» **PROVIDED DATA**
★ ★ ★ ★ ★ ★ ★
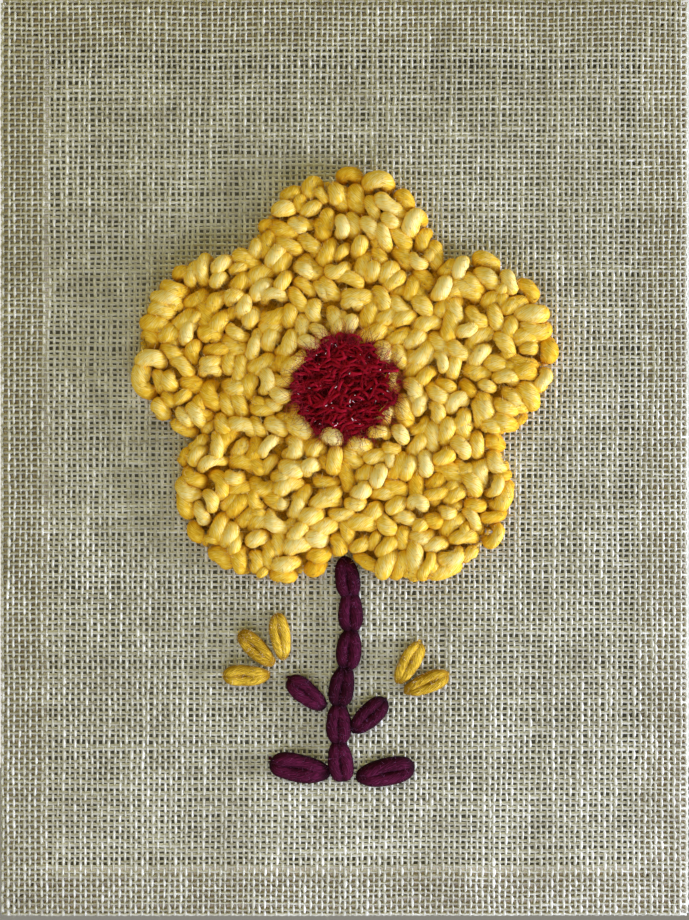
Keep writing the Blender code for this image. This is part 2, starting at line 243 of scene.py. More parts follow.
class ChainSettings(bpy.types.PropertyGroup):
    stem_links: bpy.props.IntProperty(
        name="Stem links", description="Chain stitches in the stem", default=6, min=1)
    stem_sway: bpy.props.FloatProperty(
        name="Stem sway", description="How far the stem swings to each side",
        default=3.0 * MM, unit="LENGTH", precision=5)
    link_width: bpy.props.FloatProperty(
        name="Link width", description="Width of one chain stitch of the stem",
        default=11.4 * MM, unit="LENGTH", precision=5)
    yarn_share: bpy.props.FloatProperty(
        name="Yarn share", description="Yarn radius as a share of a link's width", default=0.262)
    height: bpy.props.FloatProperty(
        name="Link height", description="Height of a chain stitch above the cloth",
        default=4.8 * MM, unit="LENGTH", precision=5)
    color: bpy.props.FloatVectorProperty(
        name="Plum wool", description="Colour of the stem and leaves",
        subtype="COLOR", size=3, min=0, max=1, default=(0.036, 0.0016, 0.0085))


class ReverseSettings(bpy.types.PropertyGroup):
    row_pitch: bpy.props.FloatProperty(
        name="Row pitch", description="Distance between rows of flat stitches",
        default=4.6 * MM, unit="LENGTH", precision=5)
    stitch_length: bpy.props.FloatProperty(
        name="Stitch length", description="Length of one flat stitch",
        default=7.4 * MM, unit="LENGTH", precision=5)
    height: bpy.props.FloatProperty(
        name="Stitch height", description="Height of a flat stitch above the cloth's back",
        default=1.9 * MM, unit="LENGTH", precision=5)


class StageSettings(bpy.types.PropertyGroup):
    lens: bpy.props.FloatProperty(
        name="Lens", description="Focal length of the camera in millimetres", default=50.0)
    distance: bpy.props.FloatProperty(
        name="Camera distance", description="From the lens to the panel's face",
        default=0.5555, unit="LENGTH")
    camera_drop: bpy.props.FloatProperty(
        name="Camera drop", description="How far the lens is below the panel's middle",
        default=1.1 * MM, unit="LENGTH", precision=5)
    floor_drop: bpy.props.FloatProperty(
        name="Floor drop", description="Height of the panel above the floor",
        default=0.9, unit="LENGTH")
    # The recess card is painted shade: a dark sheet behind the open weave where only shade would
    # be.
    painted_shade_card_color: bpy.props.FloatVectorProperty(
        name="Recess", description="Colour of the dim card behind the open weave",
        subtype="COLOR", size=3, min=0, max=1, default=(0.11, 0.106, 0.078))


SETTINGS = {
    "wall_piece_cloth": ClothSettings,
    "wall_piece_bloom": BloomSettings,
    "wall_piece_middle": MiddleSettings,
    "wall_piece_chain": ChainSettings,
    "wall_piece_reverse": ReverseSettings,
    "wall_piece_stage": StageSettings,
}


# Helpers for shapes


def unit(vectors):
    """Vectors scaled to length one."""
    length = np.linalg.norm(vectors, axis=-1, keepdims=True)
    return vectors / np.maximum(length, 1e-12)


def smooth_noise(chance, shape, passes):
    """Random values, averaged with their neighbours on the last axis and scaled to about -1..1."""
    values = chance.normal(size=shape)
    for _ in range(passes):
        values = (np.roll(values, 1, -1) + values + np.roll(values, -1, -1)) / 3
    return values / np.maximum(values.std(), 1e-9)


def swept_tubes(middles, hint, wide, high, sides, keep=None, turn=0.0):
    """Many tubes at once, each swept along its own line.

    At a station the tangent is the line's gradient, across is the hint made square to it, and
    outward is tangent x across. A ring's point at angle a is the station's middle
    + across * wide * cos(a) + outward * high * sin(a). Neighbouring rings are joined by quads and
    each end is closed by one face. Returns points, quads, end faces, and the UVs of both: round
    the tube from 0 to 1, and along it in centimetres.
    """
    tubes, stations, _ = middles.shape
    tangent = unit(np.gradient(middles, axis=1))
    across = hint - (hint * tangent).sum(-1, keepdims=True) * tangent
    across = unit(across)
    outward = np.cross(tangent, across)
    angle = turn + 2 * math.pi * np.arange(sides) / sides
    wide = np.broadcast_to(wide, (tubes, stations))[..., None, None]
    high = np.broadcast_to(high, (tubes, stations))[..., None, None]
    points = middles[:, :, None] + across[:, :, None] * wide * np.cos(angle)[:, None]
    points = points + outward[:, :, None] * high * np.sin(angle)[:, None]

    keep = np.ones((tubes, stations), bool) if keep is None else keep
    number = np.arange(tubes * stations * sides).reshape(tubes, stations, sides)
    after = np.roll(number, -1, 2)
    spans = keep[:, :-1] & keep[:, 1:]
    quads = np.stack((number[:, :-1], after[:, :-1], after[:, 1:], number[:, 1:]), -1)[spans]
    held = np.zeros((tubes, stations + 1), bool)
    held[:, 1:-1] = spans
    starts = held[:, 1:] & ~held[:, :-1]
    ends = held[:, :-1] & ~held[:, 1:]
    caps = np.concatenate((number[starts][:, ::-1], number[ends]))

    step = np.linalg.norm(np.diff(middles, axis=1), axis=-1)
    along = np.concatenate((np.zeros((tubes, 1)), np.cumsum(step, 1)), 1) * 100
    low = np.broadcast_to(along[:, :-1, None], number[:, 1:].shape)[spans]
    top = np.broadcast_to(along[:, 1:, None], number[:, 1:].shape)[spans]
    left = np.broadcast_to(np.arange(sides) / sides, low.shape)
    right = left + 1 / sides
    corners_u = np.stack((left, right, right, left), -1)
    corners_v = np.stack((low, low, top, top), -1)
    quad_uv = np.stack((corners_u, corners_v), -1)
    cap_uv = np.zeros((len(caps), sides, 2))
    return {
        "points": points.reshape(-1, 3),
        "quads": quads.reshape(-1, 4),
        "caps": caps,
        "quad_uv": quad_uv.reshape(-1, 2),
        "cap_uv": cap_uv.reshape(-1, 2),
        "per_station": sides,
    }


def per_point(values, tubes):
    """A value for each station, repeated for the points of that station's ring."""
    return np.repeat(np.asarray(values).reshape(-1), tubes["per_station"])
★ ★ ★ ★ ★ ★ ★
» **PROMPT**
Give back the data above exactly as it appears.

» **ANSWER TO THE EXERCISE**
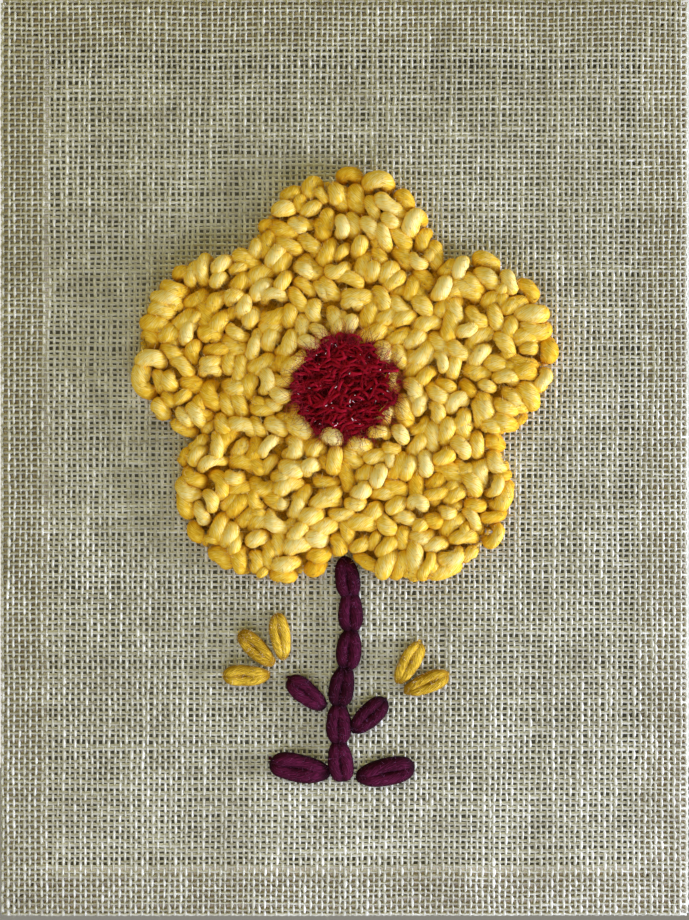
Keep writing the Blender code for this image. This is part 2, starting at line 243 of scene.py. More parts follow.
class ChainSettings(bpy.types.PropertyGroup):
    stem_links: bpy.props.IntProperty(
        name="Stem links", description="Chain stitches in the stem", default=6, min=1)
    stem_sway: bpy.props.FloatProperty(
        name="Stem sway", description="How far the stem swings to each side",
        default=3.0 * MM, unit="LENGTH", precision=5)
    link_width: bpy.props.FloatProperty(
        name="Link width", description="Width of one chain stitch of the stem",
        default=11.4 * MM, unit="LENGTH", precision=5)
    yarn_share: bpy.props.FloatProperty(
        name="Yarn share", description="Yarn radius as a share of a link's width", default=0.262)
    height: bpy.props.FloatProperty(
        name="Link height", description="Height of a chain stitch above the cloth",
        default=4.8 * MM, unit="LENGTH", precision=5)
    color: bpy.props.FloatVectorProperty(
        name="Plum wool", description="Colour of the stem and leaves",
        subtype="COLOR", size=3, min=0, max=1, default=(0.036, 0.0016, 0.0085))


class ReverseSettings(bpy.types.PropertyGroup):
    row_pitch: bpy.props.FloatProperty(
        name="Row pitch", description="Distance between rows of flat stitches",
        default=4.6 * MM, unit="LENGTH", precision=5)
    stitch_length: bpy.props.FloatProperty(
        name="Stitch length", description="Length of one flat stitch",
        default=7.4 * MM, unit="LENGTH", precision=5)
    height: bpy.props.FloatProperty(
        name="Stitch height", description="Height of a flat stitch above the cloth's back",
        default=1.9 * MM, unit="LENGTH", precision=5)


class StageSettings(bpy.types.PropertyGroup):
    lens: bpy.props.FloatProperty(
        name="Lens", description="Focal length of the camera in millimetres", default=50.0)
    distance: bpy.props.FloatProperty(
        name="Camera distance", description="From the lens to the panel's face",
        default=0.5555, unit="LENGTH")
    camera_drop: bpy.props.FloatProperty(
        name="Camera drop", description="How far the lens is below the panel's middle",
        default=1.1 * MM, unit="LENGTH", precision=5)
    floor_drop: bpy.props.FloatProperty(
        name="Floor drop", description="Height of the panel above the floor",
        default=0.9, unit="LENGTH")
    # The recess card is painted shade: a dark sheet behind the open weave where only shade would
    # be.
    painted_shade_card_color: bpy.props.FloatVectorProperty(
        name="Recess", description="Colour of the dim card behind the open weave",
        subtype="COLOR", size=3, min=0, max=1, default=(0.11, 0.106, 0.078))


SETTINGS = {
    "wall_piece_cloth": ClothSettings,
    "wall_piece_bloom": BloomSettings,
    "wall_piece_middle": MiddleSettings,
    "wall_piece_chain": ChainSettings,
    "wall_piece_reverse": ReverseSettings,
    "wall_piece_stage": StageSettings,
}


# Helpers for shapes


def unit(vectors):
    """Vectors scaled to length one."""
    length = np.linalg.norm(vectors, axis=-1, keepdims=True)
    return vectors / np.maximum(length, 1e-12)


def smooth_noise(chance, shape, passes):
    """Random values, averaged with their neighbours on the last axis and scaled to about -1..1."""
    values = chance.normal(size=shape)
    for _ in range(passes):
        values = (np.roll(values, 1, -1) + values + np.roll(values, -1, -1)) / 3
    return values / np.maximum(values.std(), 1e-9)


def swept_tubes(middles, hint, wide, high, sides, keep=None, turn=0.0):
    """Many tubes at once, each swept along its own line.

    At a station the tangent is the line's gradient, across is the hint made square to it, and
    outward is tangent x across. A ring's point at angle a is the station's middle
    + across * wide * cos(a) + outward * high * sin(a). Neighbouring rings are joined by quads and
    each end is closed by one face. Returns points, quads, end faces, and the UVs of both: round
    the tube from 0 to 1, and along it in centimetres.
    """
    tubes, stations, _ = middles.shape
    tangent = unit(np.gradient(middles, axis=1))
    across = hint - (hint * tangent).sum(-1, keepdims=True) * tangent
    across = unit(across)
    outward = np.cross(tangent, across)
    angle = turn + 2 * math.pi * np.arange(sides) / sides
    wide = np.broadcast_to(wide, (tubes, stations))[..., None, None]
    high = np.broadcast_to(high, (tubes, stations))[..., None, None]
    points = middles[:, :, None] + across[:, :, None] * wide * np.cos(angle)[:, None]
    points = points + outward[:, :, None] * high * np.sin(angle)[:, None]

    keep = np.ones((tubes, stations), bool) if keep is None else keep
    number = np.arange(tubes * stations * sides).reshape(tubes, stations, sides)
    after = np.roll(number, -1, 2)
    spans = keep[:, :-1] & keep[:, 1:]
    quads = np.stack((number[:, :-1], after[:, :-1], after[:, 1:], number[:, 1:]), -1)[spans]
    held = np.zeros((tubes, stations + 1), bool)
    held[:, 1:-1] = spans
    starts = held[:, 1:] & ~held[:, :-1]
    ends = held[:, :-1] & ~held[:, 1:]
    caps = np.concatenate((number[starts][:, ::-1], number[ends]))

    step = np.linalg.norm(np.diff(middles, axis=1), axis=-1)
    along = np.concatenate((np.zeros((tubes, 1)), np.cumsum(step, 1)), 1) * 100
    low = np.broadcast_to(along[:, :-1, None], number[:, 1:].shape)[spans]
    top = np.broadcast_to(along[:, 1:, None], number[:, 1:].shape)[spans]
    left = np.broadcast_to(np.arange(sides) / sides, low.shape)
    right = left + 1 / sides
    corners_u = np.stack((left, right, right, left), -1)
    corners_v = np.stack((low, low, top, top), -1)
    quad_uv = np.stack((corners_u, corners_v), -1)
    cap_uv = np.zeros((len(caps), sides, 2))
    return {
        "points": points.reshape(-1, 3),
        "quads": quads.reshape(-1, 4),
        "caps": caps,
        "quad_uv": quad_uv.reshape(-1, 2),
        "cap_uv": cap_uv.reshape(-1, 2),
        "per_station": sides,
    }


def per_point(values, tubes):
    """A value for each station, repeated for the points of that station's ring."""
    return np.repeat(np.asarray(values).reshape(-1), tubes["per_station"])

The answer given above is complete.